* start SOURCE DATA *

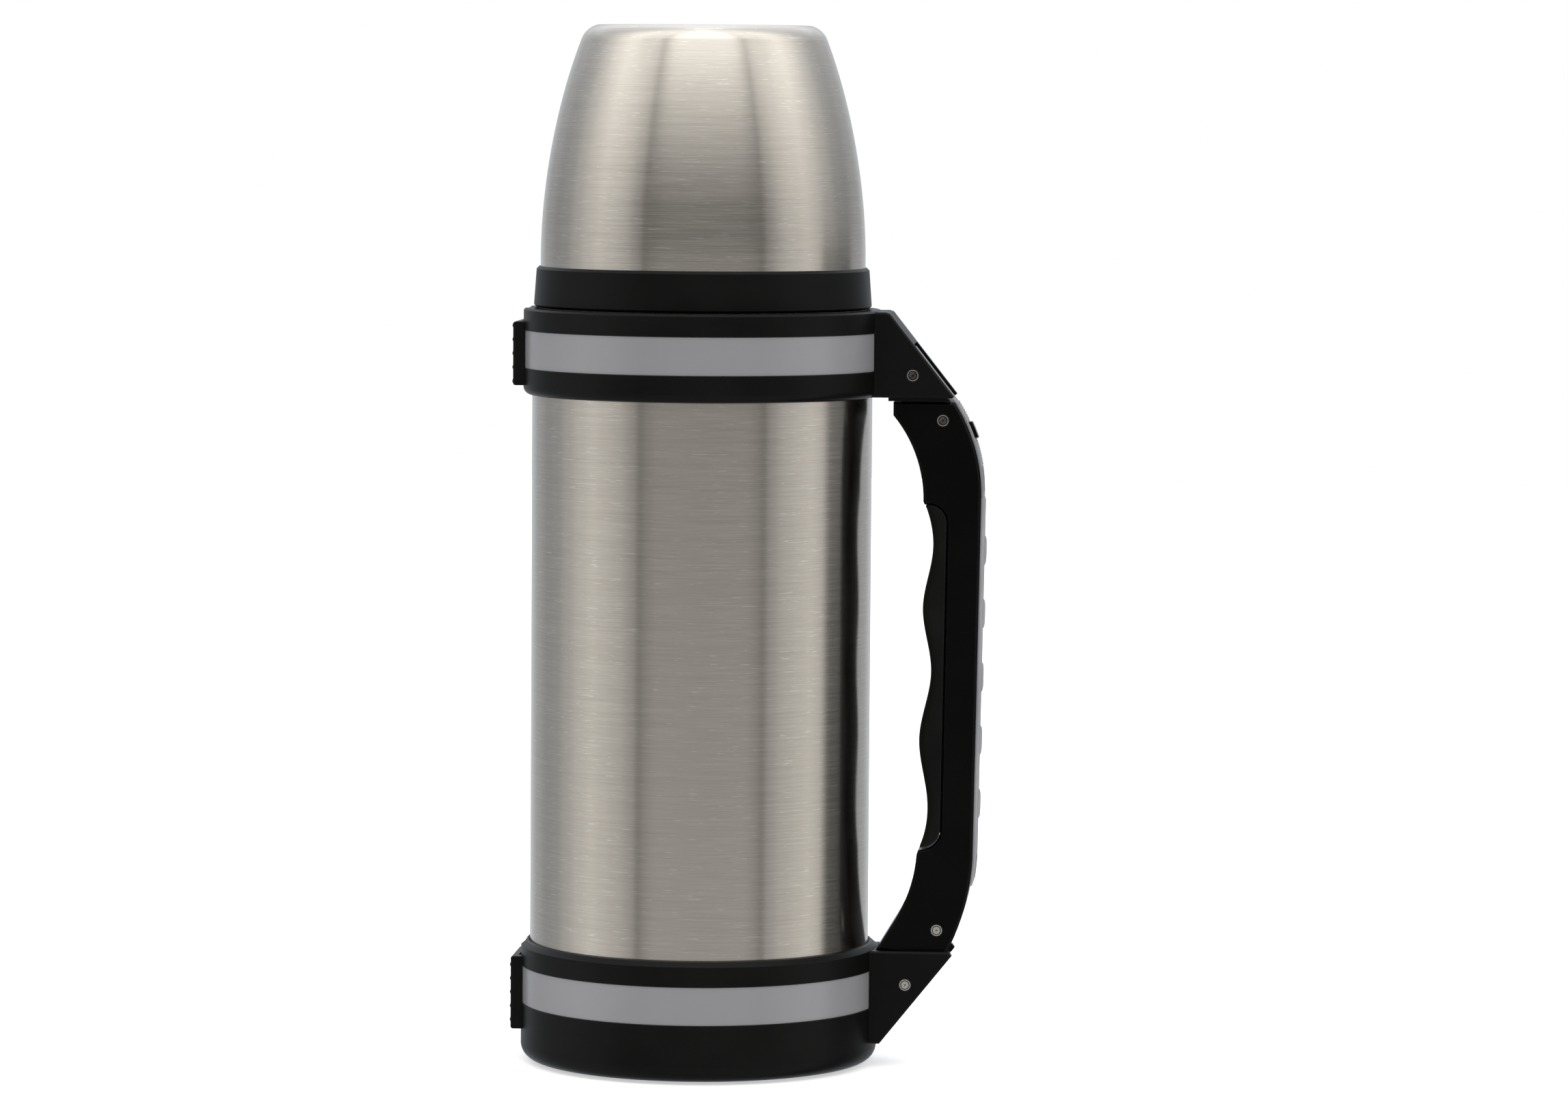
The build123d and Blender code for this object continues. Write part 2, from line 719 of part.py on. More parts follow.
# ---- cup lid
def cup_side(inset):
    """The cup's side and rounded top edge, moved in by inset."""
    base = rim_top
    side = Spline(
        (cup_radius - inset, base),
        (cup_radius - 0.15 - inset, base + 0.13 * cup_height),
        (cup_radius - 1.4 - inset, base + 0.33 * cup_height),
        (cup_radius - 4.9 - inset, base + 0.60 * cup_height),
        (cup_radius - 8.9 - inset, base + 0.80 * cup_height),
        (cup_top_radius - inset, cup_top - cup_edge),
    )
    edge = TangentArc(side @ 1, (cup_top_radius - 5.2 - inset, cup_top - inset), tangent=side % 1)
    return side, edge


def cup_shell():
    """Brushed steel cap of the cup."""
    side, edge = cup_side(0)
    inner_side, inner_edge = cup_side(cup_wall)
    outer_end = edge @ 1
    inner_end = inner_edge @ 1
    middle = outer_end.X - cup_flat
    high = cup_top - cup_dish
    top = [
        Line(outer_end, (middle, high)),
        Polyline((middle, high), (0, high), (0, high - cup_wall), (middle, high - cup_wall), inner_end),
    ]
    return turned([side, edge, inner_side, inner_edge, Line(side @ 0, inner_side @ 0)] + top)


def cup_liner():
    """Black inner cup; its thick lip is the rim that shows below the steel."""
    outset = cup_wall + cup_liner_gap
    side, edge = cup_side(outset)
    inner_side, inner_edge = cup_side(outset + cup_liner_wall)
    outer_end = edge @ 1
    inner_end = inner_edge @ 1
    roof = cup_top - cup_dish - outset
    floor = roof - cup_liner_wall
    soft = rim_softening
    lines = [
        side, edge, inner_side, inner_edge,
        Polyline(outer_end, (outer_end.X - cup_flat, roof), (0, roof), (0, floor),
                 (inner_end.X - cup_flat, floor), inner_end),
        Polyline(side @ 0, (rim_radius - rim_draft - soft, rim_top), (rim_radius - rim_draft, rim_top - soft),
                 (rim_radius, rim_bottom + soft), (rim_radius - soft, rim_bottom), (cup_bore, rim_bottom),
                 (cup_bore, rim_top - rim_step), inner_side @ 0),
    ]
    cup = turned(lines)
    start = 360 / lug_count / 2
    lug_low = rim_bottom + rim_lug_rise
    for lug in lugs(cup_bore - lug_depth, cup_bore + lug_root, lug_low, inner_lug_arc, start):
        cup += lug
    return cup


def cup_seal():
    top = rim_bottom - seal_fit
    return ring(seal_inner, seal_outer, top - seal_thickness, top)


def thread_ring():
    """Black ring on the collar that the cup's lugs turn under."""
    inner = thread_radius - thread_ring_wall
    top = collar_top + thread_ring_height
    lower = shell_neck + running_gap
    part = turned(Polyline((lower, collar_top), (thread_radius, collar_top), (thread_radius, top),
                           (inner, top), (inner, collar_top + 2), (lower, collar_top + 2), close=True))
    lug_low = rim_bottom + rim_lug_rise + lug_height + running_gap
    for lug in lugs(thread_radius - lug_root, thread_radius + lug_depth, lug_low, outer_lug_arc, 0):
        part += lug
    return part


# ---- stopper
def stopper_body():
    """Plug, skirt and top of the stopper in one moulding, open for the button."""
    top = skirt_top
    plug_inner = plug_radius - plug_wall
    outer = [
        (plug_radius, plug_bottom + plug_floor), (plug_radius, skirt_bottom), (skirt_radius, skirt_bottom),
    ]
    well = button_radius + running_gap
    stem_hole = spring_radius - 2.5
    under = stopper_well - spring_seat
    inner = [
        (well, top), (well, stopper_well), (stem_hole, stopper_well), (stem_hole, under),
        (plug_inner, under), (plug_inner, plug_bottom + plug_floor),
    ]
    side = [
        Polyline(*outer, (skirt_radius, top - skirt_edge)),
        RadiusArc((skirt_radius, top - skirt_edge), (skirt_radius - skirt_edge, top), -skirt_edge),
        Polyline((skirt_radius - skirt_edge, top), *inner, outer[0]),
    ]
    body = turned(side)
    start = 360 / lug_count / 2
    lug_low = mouth - mouth_lug_drop - lug_height - running_gap
    for lug in lugs(plug_radius - lug_root, plug_radius + lug_depth, lug_low, inner_lug_arc, start):
        body += lug
    groove = Cylinder(groove_radius, skirt_height)
    groove = Pos(skirt_radius + groove_radius / 2, 0, skirt_bottom + 6) * groove
    for index in range(grip_grooves):
        body -= Rot(0, 0, index * 360 / grip_grooves) * groove
    return body


def stopper_base():
    """White disc that closes the plug, with the valve's seat in its middle."""
    return ring(stem_radius + 1.2, plug_radius, plug_bottom, plug_bottom + plug_floor)


def stopper_foam():
    inner = spring_radius + 1.5
    outer = plug_radius - plug_wall - running_gap
    return ring(inner, outer, plug_bottom + plug_floor + 0.1, stopper_well - spring_seat - 0.5)


def stopper_gasket():
    return ring(neck_radius + 0.6, skirt_radius - 1.5, mouth + 0.05, skirt_bottom - 0.05)


def pour_button():
    """Dished press button in the middle of the stopper."""
    high = skirt_top + button_rise
    button = ring(0, button_radius, button_bottom, high)
    button = fillet(button.edges().group_by(Axis.Z)[-1], button_edge)
    return button - Pos(0, 0, high - dish_depth + dish_radius) * Sphere(dish_radius)


def valve_stem():
    low = plug_bottom - valve_thickness
    return ring(0, stem_radius, low, button_bottom)


def valve_seal():
    """Soft disc on the stem's lower end that closes the plug from below."""
    top = plug_bottom - 0.05
    return ring(stem_radius + 0.02, valve_radius, top - valve_thickness, top)


def button_spring():
    low = stopper_well + spring_wire + 0.05
    high = button_bottom - spring_wire - 0.05
    path = Pos(0, 0, low) * Helix(pitch=(high - low) / spring_turns, height=high - low, radius=spring_radius)
    section = Plane(origin=path @ 0, z_dir=path % 0) * Circle(spring_wire)
    return sweep(section, path=path, is_frenet=True)


# ---- everything, written out
nodes = {
    "outer_shell": outer_shell(),
    "inner_liner": inner_liner(),
    "steel_base": steel_base(),
    "vacuum_seal": vacuum_seal(),
    "getter": getter(),
    "foil_wrap": foil_wrap(),
    "base_cup": base_cup(),
    "foot_pad": foot_pad(),
    "upper_collar": upper_collar(),
    "upper_band_front": band(collar_bottom + upper_band_rise, -1),
    "upper_band_back": band(collar_bottom + upper_band_rise, 1),
    "lower_band_front": band(lower_band_rise, -1),
    "lower_band_back": band(lower_band_rise, 1),
    "upper_strap_loop": strap_loop(collar_bottom + upper_loop_rise, upper_loop_height),
    "lower_strap_loop": strap_loop(lower_loop_rise, lower_loop_height),
    "thread_ring": thread_ring(),
    "handle_core": handle_core(),
    "handle_shell_front": handle_shell(-1),
    "handle_shell_back": handle_shell(1),
    "finger_grip": finger_grip(),
    "back_strip": back_strip(),
    "back_pad": back_pad(),
    "strip_stud": strip_stud(),
    "cup_seal": cup_seal(),
    "cup_shell": cup_shell(),
    "cup_liner": cup_liner(),
    "stopper_gasket": stopper_gasket(),
    "stopper_body": stopper_body(),
    "stopper_base": stopper_base(),
    "stopper_foam": stopper_foam(),
    "pour_button": pour_button(),
    "valve_stem": valve_stem(),
    "valve_seal": valve_seal(),
    "button_spring": button_spring(),
}
for name, (x, z, length) in pins.items():
    nodes[name] = handle_pin(x, z, length)

os.makedirs("parts", exist_ok=True)
for name, solid in nodes.items():
    solid.label = name
    export_step(solid, f"parts/{name}.step")
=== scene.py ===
# Stainless vacuum flask with a drinking cup, two black collars and a side handle.
import json
import math

import bmesh
import bpy
from mathutils import Matrix, Vector
from mathutils.bvhtree import BVHTree


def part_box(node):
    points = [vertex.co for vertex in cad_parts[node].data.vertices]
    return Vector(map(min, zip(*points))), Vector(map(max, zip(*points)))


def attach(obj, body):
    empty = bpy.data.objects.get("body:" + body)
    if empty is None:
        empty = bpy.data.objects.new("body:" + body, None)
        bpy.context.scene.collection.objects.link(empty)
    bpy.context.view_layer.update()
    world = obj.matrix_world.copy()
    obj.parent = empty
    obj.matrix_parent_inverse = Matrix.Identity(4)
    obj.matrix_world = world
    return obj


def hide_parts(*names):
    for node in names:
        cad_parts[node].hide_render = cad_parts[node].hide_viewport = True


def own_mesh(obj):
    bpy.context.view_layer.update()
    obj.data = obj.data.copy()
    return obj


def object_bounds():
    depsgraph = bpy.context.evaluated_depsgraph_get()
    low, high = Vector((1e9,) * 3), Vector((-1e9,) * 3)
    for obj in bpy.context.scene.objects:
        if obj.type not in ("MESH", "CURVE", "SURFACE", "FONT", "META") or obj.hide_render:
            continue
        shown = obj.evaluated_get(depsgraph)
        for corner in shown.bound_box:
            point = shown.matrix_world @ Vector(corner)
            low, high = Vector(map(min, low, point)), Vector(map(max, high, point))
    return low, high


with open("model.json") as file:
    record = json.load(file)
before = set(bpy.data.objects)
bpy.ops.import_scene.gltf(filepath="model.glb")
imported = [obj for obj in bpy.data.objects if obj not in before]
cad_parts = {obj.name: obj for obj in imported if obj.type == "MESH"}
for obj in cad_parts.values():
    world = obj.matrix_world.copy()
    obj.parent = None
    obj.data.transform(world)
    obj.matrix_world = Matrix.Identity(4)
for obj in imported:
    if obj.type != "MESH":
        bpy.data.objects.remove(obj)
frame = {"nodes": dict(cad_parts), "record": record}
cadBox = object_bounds()
nodes = frame["nodes"]
mm = 0.001
scene = bpy.context.scene
print("frame loaded:", len(nodes), "nodes")


# node helpers used by every material and geometry tree


def addNode(tree, kind, settings=None, **inputs):
    # nodes are set out eight to a row, so that an opened tree can be read
    made = tree.nodes.new(kind)
    made.location = (220 * (len(tree.nodes) % 8), -240 * (len(tree.nodes) // 8))
    for key, value in (settings or {}).items():
        setattr(made, key, value)
    for key, value in inputs.items():
        feed(tree, made.inputs[key.replace("_", " ")], value)
    return made


def feed(tree, entry, value):
    # a socket is wired in, anything else is set on the input itself
    if isinstance(value, bpy.types.NodeSocket):
        tree.links.new(value, entry)
    else:
        entry.default_value = value


def calc(tree, operation, *values):
    made = tree.nodes.new("ShaderNodeMath")
    made.operation = operation
    for entry, value in zip(made.inputs, values):
        feed(tree, entry, value)
    return made.outputs[0]


def reachOf(tree, first, second):
    # length of the line with these two sides
    return calc(tree, "SQRT", calc(tree, "ADD", calc(tree, "MULTIPLY", first, first),
                                   calc(tree, "MULTIPLY", second, second)))


def ramp(tree, value, stops, interpolation="LINEAR"):
    made = tree.nodes.new("ShaderNodeValToRGB")
    feed(tree, made.inputs["Fac"], value)
    elements = made.color_ramp.elements
    while len(elements) < len(stops):
        elements.new(0.5)
    for element, (place, level) in zip(elements, stops):
        element.position = place
        element.color = (*level, 1) if hasattr(level, "__len__") else (level, level, level, 1)
    made.color_ramp.interpolation = interpolation
    return made.outputs["Color"]


def blendColours(tree, share, first, second):
    made = addNode(tree, "ShaderNodeMix", {"data_type": "RGBA"})
    for number, value in ((0, share), (6, first), (7, second)):  # the colour sockets of a Mix node
        feed(tree, made.inputs[number], value)
    return made.outputs[2]


def rgb(*levels):
    return (*levels, 1.0)


# camera: a long lens a little above the middle, turned a few degrees off the handle's side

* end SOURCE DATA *

» BRIEF:
Reproduce exactly the lines from the one containing "for name, solid" through the one containing "obj.data.transform(world)", inclusive, and nothing else.

» SOLUTION TO THE EXERCISE:
for name, solid in nodes.items():
    solid.label = name
    export_step(solid, f"parts/{name}.step")
=== scene.py ===
# Stainless vacuum flask with a drinking cup, two black collars and a side handle.
import json
import math

import bmesh
import bpy
from mathutils import Matrix, Vector
from mathutils.bvhtree import BVHTree


def part_box(node):
    points = [vertex.co for vertex in cad_parts[node].data.vertices]
    return Vector(map(min, zip(*points))), Vector(map(max, zip(*points)))


def attach(obj, body):
    empty = bpy.data.objects.get("body:" + body)
    if empty is None:
        empty = bpy.data.objects.new("body:" + body, None)
        bpy.context.scene.collection.objects.link(empty)
    bpy.context.view_layer.update()
    world = obj.matrix_world.copy()
    obj.parent = empty
    obj.matrix_parent_inverse = Matrix.Identity(4)
    obj.matrix_world = world
    return obj


def hide_parts(*names):
    for node in names:
        cad_parts[node].hide_render = cad_parts[node].hide_viewport = True


def own_mesh(obj):
    bpy.context.view_layer.update()
    obj.data = obj.data.copy()
    return obj


def object_bounds():
    depsgraph = bpy.context.evaluated_depsgraph_get()
    low, high = Vector((1e9,) * 3), Vector((-1e9,) * 3)
    for obj in bpy.context.scene.objects:
        if obj.type not in ("MESH", "CURVE", "SURFACE", "FONT", "META") or obj.hide_render:
            continue
        shown = obj.evaluated_get(depsgraph)
        for corner in shown.bound_box:
            point = shown.matrix_world @ Vector(corner)
            low, high = Vector(map(min, low, point)), Vector(map(max, high, point))
    return low, high


with open("model.json") as file:
    record = json.load(file)
before = set(bpy.data.objects)
bpy.ops.import_scene.gltf(filepath="model.glb")
imported = [obj for obj in bpy.data.objects if obj not in before]
cad_parts = {obj.name: obj for obj in imported if obj.type == "MESH"}
for obj in cad_parts.values():
    world = obj.matrix_world.copy()
    obj.parent = None
    obj.data.transform(world)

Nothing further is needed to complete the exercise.